Requirements
Give back the lines exactly, from the first one to the line with "return soot(recipe, crusted", both ends included.
+++ Entries provided
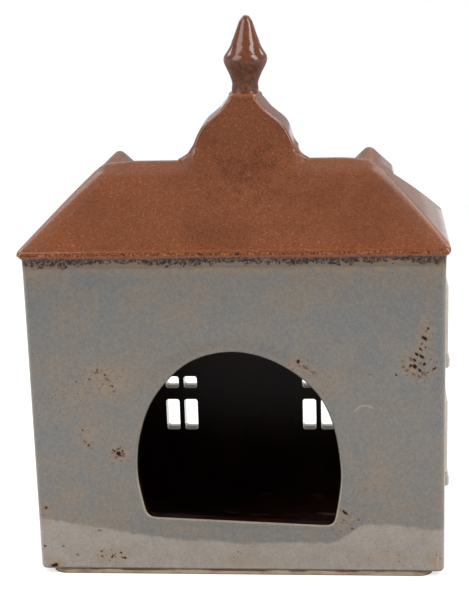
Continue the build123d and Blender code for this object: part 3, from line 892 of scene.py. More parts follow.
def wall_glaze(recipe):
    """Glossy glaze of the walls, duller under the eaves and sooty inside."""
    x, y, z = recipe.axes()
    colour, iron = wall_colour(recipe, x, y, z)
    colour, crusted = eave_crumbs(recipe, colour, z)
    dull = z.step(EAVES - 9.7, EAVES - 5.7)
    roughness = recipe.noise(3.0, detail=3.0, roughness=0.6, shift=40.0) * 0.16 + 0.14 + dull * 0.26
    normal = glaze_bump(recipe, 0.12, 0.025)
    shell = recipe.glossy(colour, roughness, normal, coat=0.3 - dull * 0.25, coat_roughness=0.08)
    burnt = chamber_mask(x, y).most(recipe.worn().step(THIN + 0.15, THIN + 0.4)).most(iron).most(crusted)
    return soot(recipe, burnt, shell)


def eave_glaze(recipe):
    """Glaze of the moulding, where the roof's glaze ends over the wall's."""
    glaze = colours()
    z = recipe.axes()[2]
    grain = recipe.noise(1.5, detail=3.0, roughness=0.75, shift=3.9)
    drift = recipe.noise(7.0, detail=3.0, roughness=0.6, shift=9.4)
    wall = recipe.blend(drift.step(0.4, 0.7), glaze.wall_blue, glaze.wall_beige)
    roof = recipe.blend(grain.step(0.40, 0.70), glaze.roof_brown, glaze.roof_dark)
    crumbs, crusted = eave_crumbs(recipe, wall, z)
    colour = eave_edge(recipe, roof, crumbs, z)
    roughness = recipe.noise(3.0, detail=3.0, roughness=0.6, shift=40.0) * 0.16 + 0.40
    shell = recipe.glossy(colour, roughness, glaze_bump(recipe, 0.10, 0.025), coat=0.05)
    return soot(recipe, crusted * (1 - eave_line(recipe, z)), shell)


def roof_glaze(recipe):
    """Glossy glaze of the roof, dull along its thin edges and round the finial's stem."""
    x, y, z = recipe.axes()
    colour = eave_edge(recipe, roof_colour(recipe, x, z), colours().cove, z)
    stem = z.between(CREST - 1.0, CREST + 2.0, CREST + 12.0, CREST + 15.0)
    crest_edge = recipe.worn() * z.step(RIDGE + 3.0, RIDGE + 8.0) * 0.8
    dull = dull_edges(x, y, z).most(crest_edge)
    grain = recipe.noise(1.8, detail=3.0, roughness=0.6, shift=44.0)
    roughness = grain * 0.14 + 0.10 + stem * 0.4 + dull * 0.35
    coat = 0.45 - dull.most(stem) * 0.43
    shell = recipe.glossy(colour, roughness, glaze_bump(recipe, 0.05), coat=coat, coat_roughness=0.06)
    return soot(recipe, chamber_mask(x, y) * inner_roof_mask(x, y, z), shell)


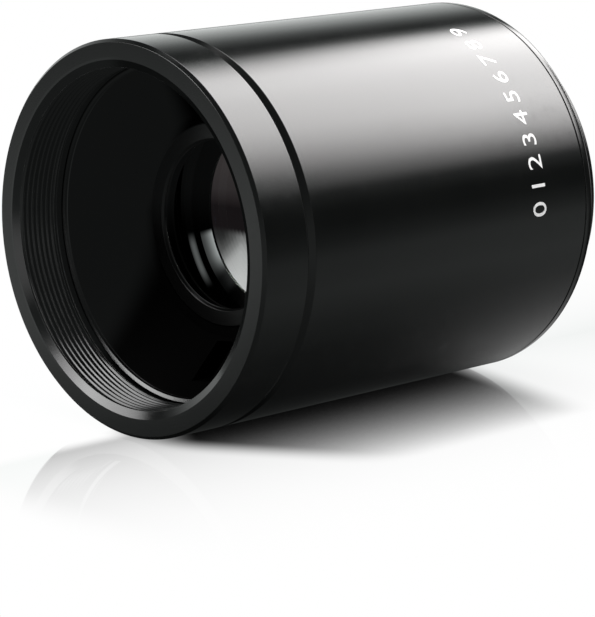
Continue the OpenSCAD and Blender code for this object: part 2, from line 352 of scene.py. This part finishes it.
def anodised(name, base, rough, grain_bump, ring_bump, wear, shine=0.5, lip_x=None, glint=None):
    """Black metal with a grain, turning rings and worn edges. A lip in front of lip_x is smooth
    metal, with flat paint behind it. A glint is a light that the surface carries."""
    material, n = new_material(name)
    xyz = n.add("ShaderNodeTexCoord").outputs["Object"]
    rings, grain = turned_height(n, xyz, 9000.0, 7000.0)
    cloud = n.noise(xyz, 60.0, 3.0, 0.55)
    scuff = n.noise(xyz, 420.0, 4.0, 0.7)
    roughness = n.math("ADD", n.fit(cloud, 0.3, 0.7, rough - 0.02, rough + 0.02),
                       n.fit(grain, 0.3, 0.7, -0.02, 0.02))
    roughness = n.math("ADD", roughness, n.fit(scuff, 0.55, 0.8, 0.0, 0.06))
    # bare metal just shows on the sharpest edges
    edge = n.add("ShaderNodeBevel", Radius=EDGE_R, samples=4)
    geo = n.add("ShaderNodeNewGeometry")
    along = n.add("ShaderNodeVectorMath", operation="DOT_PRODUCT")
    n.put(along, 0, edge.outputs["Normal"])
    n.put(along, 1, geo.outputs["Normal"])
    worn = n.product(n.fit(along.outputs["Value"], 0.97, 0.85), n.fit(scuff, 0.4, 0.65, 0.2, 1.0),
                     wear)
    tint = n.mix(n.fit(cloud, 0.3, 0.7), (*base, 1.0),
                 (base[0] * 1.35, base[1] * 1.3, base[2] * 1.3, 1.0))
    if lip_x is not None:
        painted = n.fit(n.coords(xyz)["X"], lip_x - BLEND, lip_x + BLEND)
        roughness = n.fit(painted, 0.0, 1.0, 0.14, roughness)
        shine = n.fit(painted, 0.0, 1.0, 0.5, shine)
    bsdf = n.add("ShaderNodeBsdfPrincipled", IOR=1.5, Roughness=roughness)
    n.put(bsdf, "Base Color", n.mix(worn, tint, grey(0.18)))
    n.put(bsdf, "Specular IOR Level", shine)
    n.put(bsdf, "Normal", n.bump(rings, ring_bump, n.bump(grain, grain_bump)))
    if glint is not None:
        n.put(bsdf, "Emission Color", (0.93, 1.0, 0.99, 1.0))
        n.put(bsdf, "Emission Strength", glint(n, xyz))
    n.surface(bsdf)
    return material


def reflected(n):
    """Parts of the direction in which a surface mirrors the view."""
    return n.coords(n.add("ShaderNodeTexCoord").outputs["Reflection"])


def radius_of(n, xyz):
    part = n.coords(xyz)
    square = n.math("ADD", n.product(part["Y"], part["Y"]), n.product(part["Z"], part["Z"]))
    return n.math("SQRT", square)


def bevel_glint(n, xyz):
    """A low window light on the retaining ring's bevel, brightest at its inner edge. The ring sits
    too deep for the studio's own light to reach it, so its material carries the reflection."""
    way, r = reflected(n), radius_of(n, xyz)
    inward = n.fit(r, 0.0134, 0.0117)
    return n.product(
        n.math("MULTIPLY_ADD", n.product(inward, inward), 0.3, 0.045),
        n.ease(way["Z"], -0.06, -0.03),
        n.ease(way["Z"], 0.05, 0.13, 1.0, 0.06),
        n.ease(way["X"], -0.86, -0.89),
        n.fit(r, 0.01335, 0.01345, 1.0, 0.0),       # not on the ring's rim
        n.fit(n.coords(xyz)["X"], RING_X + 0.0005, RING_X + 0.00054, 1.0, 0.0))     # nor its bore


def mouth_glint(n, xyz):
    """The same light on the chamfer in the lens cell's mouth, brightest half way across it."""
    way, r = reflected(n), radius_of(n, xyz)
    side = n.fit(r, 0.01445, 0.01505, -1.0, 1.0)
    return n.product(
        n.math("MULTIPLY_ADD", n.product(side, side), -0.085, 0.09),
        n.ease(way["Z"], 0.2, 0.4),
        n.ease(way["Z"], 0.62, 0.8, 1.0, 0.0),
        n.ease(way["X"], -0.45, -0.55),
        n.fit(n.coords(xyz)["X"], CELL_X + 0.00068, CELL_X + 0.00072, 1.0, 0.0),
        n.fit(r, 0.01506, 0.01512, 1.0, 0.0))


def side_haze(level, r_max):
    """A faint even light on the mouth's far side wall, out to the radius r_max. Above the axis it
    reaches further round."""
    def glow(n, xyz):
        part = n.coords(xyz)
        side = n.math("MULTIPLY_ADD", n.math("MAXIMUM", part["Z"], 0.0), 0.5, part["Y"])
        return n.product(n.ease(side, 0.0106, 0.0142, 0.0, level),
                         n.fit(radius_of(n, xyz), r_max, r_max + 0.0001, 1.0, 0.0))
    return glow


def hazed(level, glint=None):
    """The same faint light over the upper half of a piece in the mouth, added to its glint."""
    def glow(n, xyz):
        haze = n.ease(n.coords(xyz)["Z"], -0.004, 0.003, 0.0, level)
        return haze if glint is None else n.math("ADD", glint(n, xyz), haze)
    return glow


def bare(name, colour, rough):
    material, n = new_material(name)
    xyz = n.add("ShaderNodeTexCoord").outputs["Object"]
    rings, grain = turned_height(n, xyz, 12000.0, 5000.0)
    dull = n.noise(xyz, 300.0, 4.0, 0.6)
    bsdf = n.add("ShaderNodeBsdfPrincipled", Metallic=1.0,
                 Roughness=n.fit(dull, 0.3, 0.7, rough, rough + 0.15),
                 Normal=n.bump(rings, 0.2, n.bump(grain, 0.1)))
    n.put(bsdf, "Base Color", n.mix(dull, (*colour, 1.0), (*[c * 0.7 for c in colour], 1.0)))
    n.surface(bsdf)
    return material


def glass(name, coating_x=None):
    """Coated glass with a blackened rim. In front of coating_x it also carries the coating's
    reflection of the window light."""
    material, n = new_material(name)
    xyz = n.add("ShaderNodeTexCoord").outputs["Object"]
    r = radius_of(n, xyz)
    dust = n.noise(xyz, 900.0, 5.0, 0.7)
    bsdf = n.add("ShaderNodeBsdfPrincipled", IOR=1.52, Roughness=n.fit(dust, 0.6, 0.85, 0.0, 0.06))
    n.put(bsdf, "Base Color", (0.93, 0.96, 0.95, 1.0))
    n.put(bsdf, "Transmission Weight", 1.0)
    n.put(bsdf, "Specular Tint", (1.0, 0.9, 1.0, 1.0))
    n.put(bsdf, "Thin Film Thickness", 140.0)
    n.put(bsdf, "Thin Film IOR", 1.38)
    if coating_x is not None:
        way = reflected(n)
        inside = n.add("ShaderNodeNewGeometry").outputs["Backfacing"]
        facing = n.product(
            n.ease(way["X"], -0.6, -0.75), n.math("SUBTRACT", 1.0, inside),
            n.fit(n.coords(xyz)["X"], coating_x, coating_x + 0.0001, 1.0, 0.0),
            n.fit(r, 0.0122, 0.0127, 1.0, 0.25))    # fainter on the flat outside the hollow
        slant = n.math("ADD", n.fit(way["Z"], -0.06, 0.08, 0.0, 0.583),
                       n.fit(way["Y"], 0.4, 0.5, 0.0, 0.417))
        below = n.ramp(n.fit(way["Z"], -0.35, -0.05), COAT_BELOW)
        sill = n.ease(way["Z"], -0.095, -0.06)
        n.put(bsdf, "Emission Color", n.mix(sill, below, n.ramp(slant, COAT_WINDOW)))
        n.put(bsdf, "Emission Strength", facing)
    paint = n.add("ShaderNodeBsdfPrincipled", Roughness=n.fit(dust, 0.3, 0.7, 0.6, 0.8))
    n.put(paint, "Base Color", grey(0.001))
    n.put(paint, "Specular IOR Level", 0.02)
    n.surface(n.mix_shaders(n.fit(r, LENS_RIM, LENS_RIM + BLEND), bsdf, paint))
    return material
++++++
Task result
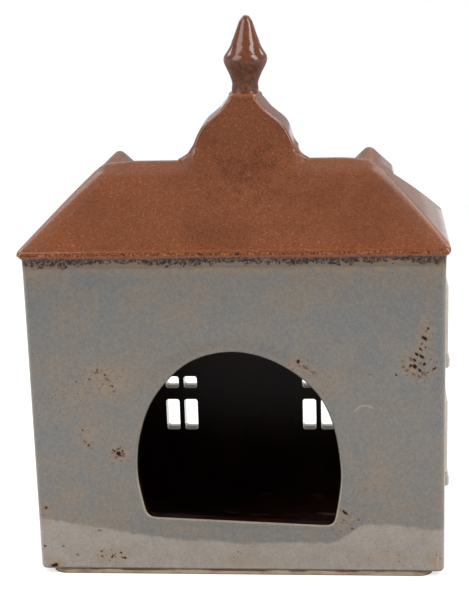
Continue the build123d and Blender code for this object: part 3, from line 892 of scene.py. More parts follow.
def wall_glaze(recipe):
    """Glossy glaze of the walls, duller under the eaves and sooty inside."""
    x, y, z = recipe.axes()
    colour, iron = wall_colour(recipe, x, y, z)
    colour, crusted = eave_crumbs(recipe, colour, z)
    dull = z.step(EAVES - 9.7, EAVES - 5.7)
    roughness = recipe.noise(3.0, detail=3.0, roughness=0.6, shift=40.0) * 0.16 + 0.14 + dull * 0.26
    normal = glaze_bump(recipe, 0.12, 0.025)
    shell = recipe.glossy(colour, roughness, normal, coat=0.3 - dull * 0.25, coat_roughness=0.08)
    burnt = chamber_mask(x, y).most(recipe.worn().step(THIN + 0.15, THIN + 0.4)).most(iron).most(crusted)
    return soot(recipe, burnt, shell)


def eave_glaze(recipe):
    """Glaze of the moulding, where the roof's glaze ends over the wall's."""
    glaze = colours()
    z = recipe.axes()[2]
    grain = recipe.noise(1.5, detail=3.0, roughness=0.75, shift=3.9)
    drift = recipe.noise(7.0, detail=3.0, roughness=0.6, shift=9.4)
    wall = recipe.blend(drift.step(0.4, 0.7), glaze.wall_blue, glaze.wall_beige)
    roof = recipe.blend(grain.step(0.40, 0.70), glaze.roof_brown, glaze.roof_dark)
    crumbs, crusted = eave_crumbs(recipe, wall, z)
    colour = eave_edge(recipe, roof, crumbs, z)
    roughness = recipe.noise(3.0, detail=3.0, roughness=0.6, shift=40.0) * 0.16 + 0.40
    shell = recipe.glossy(colour, roughness, glaze_bump(recipe, 0.10, 0.025), coat=0.05)
    return soot(recipe, crusted * (1 - eave_line(recipe, z)), shell)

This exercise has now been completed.